This study aims to explore the impact of nonprimogeniture succession on family business innovation investment decisions during intergenerational succession, focusing on how the role-expectation conflict between the successor’s family and social roles functions in this process. The research objective is to reveal the specific impact of nonprimogeniture succession on family business innovation investment and to propose corresponding countermeasures.
Based on role congruence theory, this study uses data from Chinese family business listed companies between 2008 and 2022 to examine the relationship between nonprimogeniture succession and family business innovation investment through ordinary least squares regression analysis.
Compared with primogeniture succession, nonprimogeniture succession results in a significant decrease in family businesses’ innovation investment. Further analysis reveals that this negative effect is more pronounced when the successor is a female successor, when the successor adopts a radical succession mode, and in regions where Confucianism exerts a profound influence.

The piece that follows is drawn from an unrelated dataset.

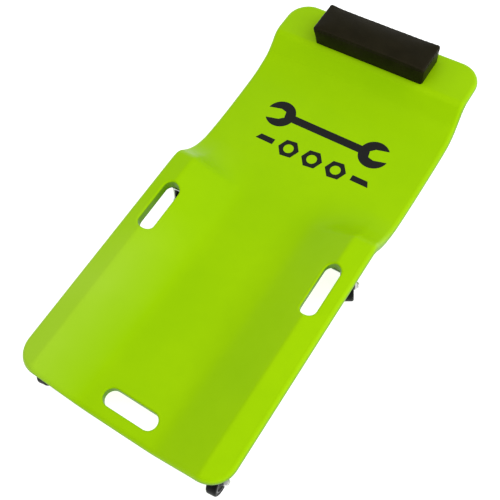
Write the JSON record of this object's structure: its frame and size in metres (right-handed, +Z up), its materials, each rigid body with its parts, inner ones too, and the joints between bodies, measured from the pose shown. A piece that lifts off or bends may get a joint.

The existing literature explores family firm innovation investment in second-generation succession through social-emotional wealth theory. This study analyses and verifies that differences in social role expectations and legitimacy needs triggered by the birth order of successors are important antecedent motives affecting innovation investment in family firms. Thus, it provides new explanatory variables for understanding the differential drivers of family firms’ innovation investment in second-generation succession scenarios. Furthermore, this paper shifts the explanatory logic of the birth order impact effect from the impact of birth order on individual character to its impact on individual identity legitimacy, enriching the literature on the economic consequences of birth order and expanding the application of the role congruence theory.